How to identify the best ESRS solution for you

How to identify the best ESRS solution for you

The European Sustainability Reporting Standards (ESRS), which came into effect at the start of the year, brings significant changes to Environment, Social and Governance (ESG) related reports. The regulation brings new reporting requirements that can easily become complex if not using the right tools. The question is, what are the hallmarks of a good ESRS tool?

What makes the ESRS update so challenging is that it expands the current scope of sustainability reporting. The update initially has 12 standards that outline the reporting requirements of the Corporate Sustainability Reporting Directive (CSRD). Two of these standards focus on the general requirements that apply to all topics within CSRD and the remaining ten focus on specific areas, including climate change, pollution, water and marine resources, biodiversity, workers in the value chain, business conduct and more.

Firms are currently in the process of assessing the scope of ESRS and determining which parts of their business are impacted by the initial stages or later phase-in dates. Victor Friberg, AI Lead at ESG management platform Position Green, explained that firms are currently navigating the regulatory landscape, collecting accurate and traceable data and ensuring they are meeting compliance.

Efficiently collecting data is vital for completing the reports. One of the biggest aspects of ESRS are the double materiality assessments, which assess the impact materiality and financial materiality of a firm. The impact materiality examines the positive or negative impacts that a firm’s operations and value chain have on people or the environment. Whereas, the financial materiality highlights how a sustainability matter would impact a firm’s financial performance. Completing these assessments requires easy access to data from across the business. Minimising the time to collate that information can be a gamechanger for compliance.

Friberg said, “Your ESRS solution should automate anything that can be automated, and drastically cut down on manual labour associated with reporting. It should also deliver pre-configured ESG frameworks and best practices straight out of the box, and cover all stages of the ESRS reporting process from the double materiality assessment (DMA) to sustainability statements. With all of this, you can focus more on impact, not admin.”

There are a number of providers in the market that will be able to help a firm automate data capture for ESRS, but that doesn’t necessarily mean they are all viable options. Every company is different and has their own set of requirements and legacy technology, and while a solution might look perfect, it could turn out to be the wrong option. As such, Friberg urges firms to consider a handful of aspects when engaging with a vendor.

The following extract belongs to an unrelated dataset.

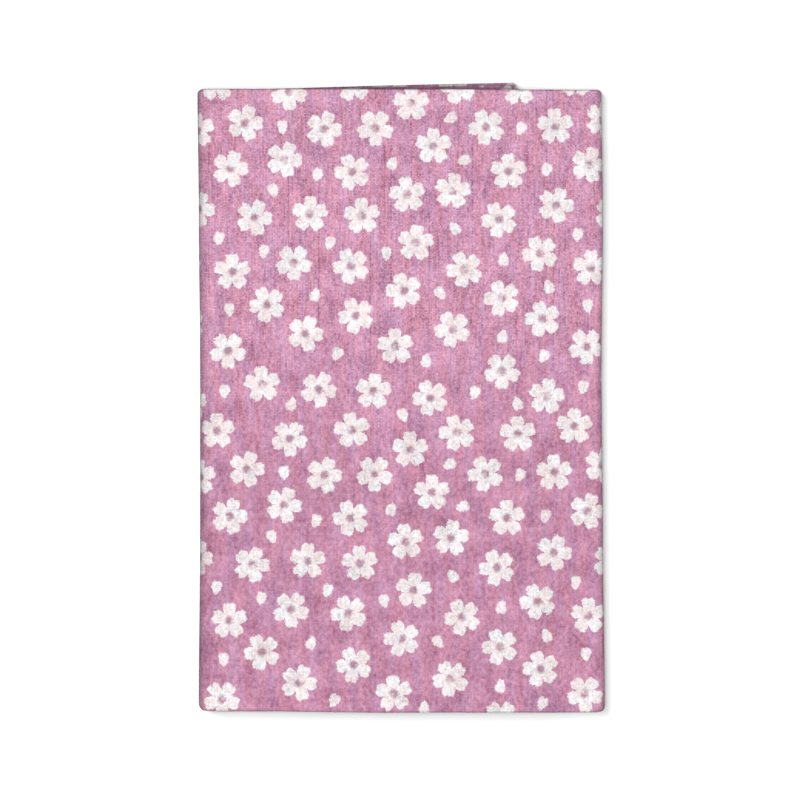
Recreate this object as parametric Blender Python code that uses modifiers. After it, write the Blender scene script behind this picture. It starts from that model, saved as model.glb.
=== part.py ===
# A cotton hand towel, folded flat.
# One length of cloth is folded in five along its length, which makes a strip of five layers.
# The strip is then folded in three: both of its side parts lie behind the front face.
# Units are metres, +Z is up. The towel lies on its back with its front face up, its top edge
# towards +Y, and the origin at the middle of the underside.

import math

import bmesh
import bpy

FACE_HEIGHT = 0.1815  # front face, from its top fold to its bottom fold
FACE_WIDTH = 0.1180  # front face, from its left fold to its right fold
CLOTH_THICKNESS = 0.00035
LAYER_PITCH = 0.00055  # from one layer of the strip to the next
STRIP_GAP = 0.00035  # clear space between two parts of the strip that lie on each other
BACK_FLAP_WIDTH = 0.0925  # outermost part behind, from the left fold to its free edge
TUCKED_EDGE_GAP = 0.0015  # from the turn's middle to the free edge that it wraps
SINK_START = 0.0012  # past the back flap's free edge, where the rest starts to sink
SINK_LENGTH = 0.0170  # distance over which it sinks on to the surface below

# The five runs of cloth in the strip, in order from one cut end to the other. The level counts
# the layers from the front of the strip (0) to its back (4). The gaps tell how far each run
# stops short of the strip's top and bottom edges. The first run starts at the top, and the
# folds between the runs are at the bottom, top, bottom and top.
RUNS = (
    # name, level, top gap, bottom gap
    ("tucked end", 1, 0.0040, 0.0016),
    ("inner run", 2, 0.0000, 0.0016),
    ("face", 0, 0.0000, 0.0000),
    ("back run", 4, 0.0006, 0.0000),
    ("back end", 3, 0.0006, 0.0046),
)

# Where each layer has points between its folds, as shares of half the face's height, and where
# the parts above the back flap have them, as shares of that flap's flat width. The layers
# share them, so that they stay parallel when the stack is made uneven.
ROW_SHARES = (-0.86, -0.57, -0.27, 0.0, 0.27, 0.57, 0.86)
COLUMN_SHARES = (0.22, 0.48, 0.74)
SINK_SHARES = (0.0, 0.18, 0.4, 0.6, 0.82, 1.0)
LEFT_TURN_STEPS = 8
RIGHT_TURN_STEPS = 7

# How far each part of the strip is shifted towards the top edge.
SHIFTS = (
    # part, at its start, at its middle, at its end
    ("back flap", 0.0022, 0.0011, -0.0003),
    ("left turn", -0.0003, -0.0001, 0.0000),
    ("face", 0.0000, 0.0000, 0.0000),
    ("right turn", 0.0000, 0.0001, 0.0001),
    ("tucked part", 0.0001, 0.0000, -0.0002),
)

# How far the outline strays from a rectangle.
SIDE_STRAYS = (
    # share of half the height, left side, right side, both towards +X
    (-1.0, -0.0001, 0.0006),
    (-0.4, 0.0003, 0.0000),
    (0.1, 0.0003, -0.0004),
    (0.6, -0.0001, 0.0000),
    (1.0, -0.0005, -0.0004),
)
END_STRAYS = (
    # share of half the width, bottom end, top end, both towards +Y
    (-1.0, -0.0001, 0.0000),
    (0.0, -0.0006, -0.0001),
    (1.0, -0.0007, -0.0002),
)
CORNERS = (
    # side, end, width of the rounding, how far its tip is drawn in
    (-1, 1, 0.0022, 0.0007),
    (-1, -1, 0.0020, 0.0011),
    (1, 1, 0.0022, 0.0006),
    (1, -1, 0.0030, 0.0003),
)
PRESSED_SHARE = 0.05  # part of the height that is lost across the middle
PRESSED_REACH = 0.0330

CLOTH_COLOUR = (0.60, 0.25, 0.42, 1.0)
CLOTH_ROUGHNESS = 0.92

STRIP_THICKNESS = (len(RUNS) - 1) * LAYER_PITCH + CLOTH_THICKNESS
STRIP_PITCH = STRIP_THICKNESS + STRIP_GAP
FLAP_X = BACK_FLAP_WIDTH - FACE_WIDTH / 2
SINK_X = FLAP_X + SINK_START
LOWEST_Z = CLOTH_THICKNESS / 2  # middle of the layer that lies on the surface below


def smooth_step(share):
    share = min(max(share, 0.0), 1.0)
    return share * share * (3.0 - 2.0 * share)


def eased(table, share, column):
    # The value of a column at this share, eased from row to row.
    for low, high in zip(table, table[1:]):
        if share <= high[0]:
            break
    part = smooth_step((share - low[0]) / (high[0] - low[0]))
    return low[column] + (high[column] - low[column]) * part


def level_offset(level):
    # How far a layer lies from the middle of the strip, towards the strip's front.
    return ((len(RUNS) - 1) / 2 - level) * LAYER_PITCH


def fold_points(end, gap, offset, next_offset):
    # A half turn from one level to another at the strip's top (end 1) or bottom (end -1).
    radius = abs(next_offset - offset) / 2
    centre_y = end * (FACE_HEIGHT / 2 - gap - CLOTH_THICKNESS / 2 - radius)
    centre_offset = (offset + next_offset) / 2
    steps = 4 + round(radius / LAYER_PITCH)
    points = []
    for step in range(steps + 1):
        angle = math.pi * step / steps
        y = centre_y + end * radius * math.sin(angle)
        points.append((y, centre_offset + (offset - centre_offset) * math.cos(angle)))
    return points


def strip_section():
    # Points (y, offset) along the middle of the cloth, in a section from top to bottom.
    half = FACE_HEIGHT / 2
    points = [(half - RUNS[0][2], level_offset(RUNS[0][1]))]
    for index, (_, level, top_gap, bottom_gap) in enumerate(RUNS):
        end = 1 if index % 2 else -1
        offset = level_offset(level)
        points += [(-end * share * half, offset) for share in reversed(ROW_SHARES)]
        if index + 1 < len(RUNS):
            gap = top_gap if end == 1 else bottom_gap
            points += fold_points(end, gap, offset, level_offset(RUNS[index + 1][1]))
    points.append((RUNS[-1][3] - half, level_offset(RUNS[-1][1])))
    return points


def run_stations(places, level, front):
    return [(x, level, 0.0, float(front)) for x in places]


def turn_stations(centre_x, centre_z, radius, first, last, steps):
    stations = []
    for step in range(steps + 1):
        angle = math.radians(first + (last - first) * step / steps)
        across, up = math.cos(angle), math.sin(angle)
        stations.append((centre_x + radius * across, centre_z + radius * up, across, up))
    return stations


def strip_course():
    # Stations along the strip's width, from the back flap's free edge to the tucked one:
    # (x, z) of the strip's middle, the (x, z) direction of its front, and its shift in y.
    flap_level = LOWEST_Z + level_offset(0)
    tucked_level = flap_level + STRIP_PITCH
    face_level = tucked_level + STRIP_PITCH
    left_x = STRIP_PITCH + STRIP_THICKNESS / 2 - FACE_WIDTH / 2
    right_x = FACE_WIDTH / 2 - STRIP_PITCH / 2 - STRIP_THICKNESS / 2
    shared = [left_x + (FLAP_X - left_x) * share for share in COLUMN_SHARES]
    sink = [SINK_X + SINK_LENGTH * share for share in SINK_SHARES]
    above = shared + [FLAP_X] + sink + [right_x]
    parts = (
        run_stations([FLAP_X] + shared[::-1] + [left_x], flap_level, -1),
        turn_stations(left_x, tucked_level, STRIP_PITCH, -90, -270, LEFT_TURN_STEPS),
        run_stations([left_x] + above, face_level, 1),
        turn_stations(right_x, face_level - STRIP_PITCH / 2, STRIP_PITCH / 2, 90, -90, RIGHT_TURN_STEPS),
        run_stations(above[::-1] + [left_x + TUCKED_EDGE_GAP], tucked_level, -1),
    )
    course = []
    for part, (_, start, middle, end) in zip(parts, SHIFTS):
        bulge = 4 * (middle - (start + end) / 2)
        for index, station in enumerate(part):
            share = index / (len(part) - 1)
            shift = start + (end - start) * share + bulge * share * (1 - share)
            if index or not course:
                course.append((*station, shift))
    return course


def made_uneven(x, y, z):
    # The whole stack is moved together here, so the layers never meet.
    across = x / (FACE_WIDTH / 2)
    along = y / (FACE_HEIGHT / 2)
    z -= STRIP_PITCH * smooth_step((x - SINK_X) / SINK_LENGTH)
    z -= (z - LOWEST_Z) * PRESSED_SHARE * math.exp(-((y / PRESSED_REACH) ** 2))
    left = eased(SIDE_STRAYS, along, 1)
    right = eased(SIDE_STRAYS, along, 2)
    bottom = eased(END_STRAYS, across, 1)
    top = eased(END_STRAYS, across, 2)
    for side, end, width, depth in CORNERS:
        nearness = max(1.0 - (1.0 - side * across) * FACE_WIDTH / 2 / width, 0.0)
        y -= end * depth * nearness**2 * max(end * along, 0.0) ** 4
    x += (left + right) / 2 + (right - left) / 2 * across
    y += (top + bottom) / 2 + (top - bottom) / 2 * along
    return x, y, z


def make_towel():
    section = strip_section()
    course = strip_course()
    sheet = bmesh.new()
    across, along = len(course) - 1, len(section) - 1
    bmesh.ops.create_grid(sheet, x_segments=across, y_segments=along, size=0.5)
    for vertex in sheet.verts:
        x, z, front_x, front_z, shift = course[round((vertex.co.x + 0.5) * across)]
        y, offset = section[round((vertex.co.y + 0.5) * along)]
        vertex.co = made_uneven(x + offset * front_x, y + shift, z + offset * front_z)
    middle = []
    for axis in (0, 1):
        places = [vertex.co[axis] for vertex in sheet.verts]
        middle.append((min(places) + max(places)) / 2)
    bmesh.ops.translate(sheet, verts=sheet.verts, vec=(-middle[0], -middle[1], 0.0))
    mesh = bpy.data.meshes.new("towel")
    sheet.to_mesh(mesh)
    sheet.free()
    mesh.shade_smooth()
    towel = bpy.data.objects.new("towel", mesh)
    cloth = towel.modifiers.new("cloth thickness", "SOLIDIFY")
    cloth.thickness = CLOTH_THICKNESS
    cloth.offset = 0.0
    cloth.use_even_offset = True
    return towel


def cloth_material():
    material = bpy.data.materials.new("dyed cotton")
    material.use_nodes = True
    shader = material.node_tree.nodes["Principled BSDF"]
    shader.inputs["Base Color"].default_value = CLOTH_COLOUR
    shader.inputs["Roughness"].default_value = CLOTH_ROUGHNESS
    shader.inputs["Metallic"].default_value = 0.0
    material.diffuse_color = CLOTH_COLOUR
    return material


def main():
    for old in list(bpy.data.objects):
        bpy.data.objects.remove(old, do_unlink=True)
    collection = bpy.data.collections.new("folded towel")
    bpy.context.scene.collection.children.link(collection)
    towel = make_towel()
    towel.data.materials.append(cloth_material())
    collection.objects.link(towel)


main()
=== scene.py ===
import math

import bpy
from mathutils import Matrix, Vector, noise
from mathutils.kdtree import KDTree


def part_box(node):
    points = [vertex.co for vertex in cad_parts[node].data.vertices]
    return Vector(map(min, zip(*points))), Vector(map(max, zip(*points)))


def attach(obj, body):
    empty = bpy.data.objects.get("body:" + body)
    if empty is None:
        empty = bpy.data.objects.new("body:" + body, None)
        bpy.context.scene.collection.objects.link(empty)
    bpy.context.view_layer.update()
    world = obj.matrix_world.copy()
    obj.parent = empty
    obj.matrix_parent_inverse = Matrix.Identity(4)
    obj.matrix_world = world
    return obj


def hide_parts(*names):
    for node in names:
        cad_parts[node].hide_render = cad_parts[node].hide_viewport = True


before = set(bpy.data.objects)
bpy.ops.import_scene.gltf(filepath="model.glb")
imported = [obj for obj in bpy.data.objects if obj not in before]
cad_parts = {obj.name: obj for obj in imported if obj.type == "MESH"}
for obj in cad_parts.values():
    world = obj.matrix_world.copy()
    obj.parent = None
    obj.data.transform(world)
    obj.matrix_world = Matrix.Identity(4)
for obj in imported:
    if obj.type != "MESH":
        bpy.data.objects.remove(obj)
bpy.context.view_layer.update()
print("frame loaded")

millimetres = 1000.0  # in a metre; the printed pattern and the cloth's look are in millimetres

# The towel is one length of cotton, folded in five along its length and then in three across.
# All sizes are in metres, and +Y is towards the top edge of the front face.
towelFold = {
    "faceHeight": 0.1815,
    "faceWidth": 0.1180,
    "clothThickness": 0.00035,
    "layerPitch": 0.00055,  # from one layer to the next
    "stripGap": 0.00035,  # between two parts of the five-layer strip
    "backFlapWidth": 0.0925,
    "tuckedEdgeGap": 0.0015,
    "sinkStart": 0.0012,  # past the back flap's edge, where the rest starts to sink
    "sinkLength": 0.0170,
    "pressedShare": 0.05,  # part of the height lost across the middle
    "pressedReach": 0.0330,
    "faceRow": 0.0024,  # spacing of the points down the front
    "hiddenRow": 0.0072,  # and down the layers behind it
    "column": 0.0024,
    "leftTurnSteps": 18,
    "rightTurnSteps": 13,
    "foldSteps": 7,
    "smoothAngle": 50.0,  # degrees
    "waveHeight": 0.030,  # share of the height by which the layers swell and sag
    "waveLength": 0.027,
    # run of cloth, level from the front, gap at the top, gap at the bottom
    "runs": (
        ("tucked end", 1, 0.0040, 0.0016),
        ("inner run", 2, 0.0000, 0.0016),
        ("face", 0, 0.0000, 0.0000),
        ("back run", 4, 0.0006, 0.0000),
        ("back end", 3, 0.0006, 0.0046),
    ),
    # how far each cut end or fold wanders, in the order of the runs, and over what length
    "edgeWander": (0.0010, 0.0006, 0.00012, 0.00012, 0.00044, 0.0012),
    "wanderLength": 0.016,
    "wanderApart": 4.7,  # step in the noise from one end or fold to the next
    "wanderFade": 8,  # power by which it fades towards the middle of the face
    # part of the strip, its shift towards the top edge at its start, middle and end
    "shifts": (
        ("back flap", 0.0022, 0.0011, -0.0003),
        ("left turn", -0.0003, -0.0001, 0.0000),
        ("face", 0.0000, 0.0000, 0.0000),
        ("right turn", 0.0000, 0.0001, 0.0001),
        ("tucked part", 0.0001, 0.0000, -0.0002),
    ),
    # share of half the height, left side's and right side's stray towards +X
    "sideStrays": (
        (-1.0, -0.0001, 0.0006),
        (-0.4, 0.0003, 0.0000),
        (0.1, 0.0003, -0.0004),
        (0.6, -0.0001, 0.0000),
        (1.0, -0.0005, -0.0004),
    ),
    # share of half the width, bottom end's and top end's stray towards +Y
    "endStrays": (
        (-1.0, -0.0001, 0.0000),
        (0.0, -0.0006, -0.0001),
        (1.0, -0.0007, -0.0002),
    ),
    # side, end, width of the rounding, how far its tip is drawn in
    "corners": (
        (-1, 1, 0.0022, 0.0007),
        (-1, -1, 0.0020, 0.0011),
        (1, 1, 0.0022, 0.0006),
        (1, -1, 0.0030, 0.0003),
    ),
}
towelFold["stripThickness"] = (
    (len(towelFold["runs"]) - 1) * towelFold["layerPitch"] + towelFold["clothThickness"]
)
towelFold["stripPitch"] = towelFold["stripThickness"] + towelFold["stripGap"]
towelFold["flapX"] = towelFold["backFlapWidth"] - towelFold["faceWidth"] / 2
towelFold["lowestZ"] = towelFold["clothThickness"] / 2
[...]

The first of these is whether the solution is capable of data integrations. If possible, assess how easy the integration process is and whether it is traceable and transparent? Friberg noted that integrations for all data is essential, as well as the need to input custom reporting matters into the DMA.

Another aspect to consider is the value of an off-the-shelf solution that is built specifically for ESRS reporting. While these bring immediate value, having customisability can allow a firm to adapt the solution to better meet their needs. “Selecting a platform that is flexible enough to reflect your organisational structure and reporting cycles is massively beneficial – it’s often a combination of both.”

Finally, Friberg noted that firms should be on the lookout for expertise. The ESRS landscape is only just starting and things are likely to get more complex in the coming years, as such, a software provider that has serious in-house sustainability expertise will ensure updates are quickly and correctly translated into the software.

What to look for and what to avoid

To help firms with their decision process, Friberg offered a number of capabilities to also look for. This includes ensuring everything is traceable and convenient for auditors, whether the software is easy to use when making DMA revisions and updating material for subsequent years, if the software can connect between the DMA and disclosure reporting to ensure its clear what is actually material to report on, and whether the software can handle disclosure reporting on both lower levels in the organisation, and top level depending on the different data types.

To help firms make this decision, Friberg offered some advice. He said, “Think ahead. There are, of course, some immediate challenges companies face when initiating the ESRS reporting process, but the importance of sustainability reporting will only continue to grow and any associated data must be embedded across the organisation. Companies need a solution that allows them to easily share their ESRS data wherever they need it, and at the same time allow them to automatically pull in relevant data from other systems and providers, for example financial systems, so they can get all their data in one place and always see the bigger picture.”

Friberg finished off by highlighting some of the warning signs a firm should watch out for. He said, “If the software is primarily done for other purposes than ESG reporting, then it’s likely that ESRS will be too complex and niche and will require that the software has its own separate module tailored for ESRS.” Other warning signs are if the reporting takes more time to complete with the software than without it, if the solution doesn’t allow multiple reporters and organisational or business units, and if it is not traceable and transparent.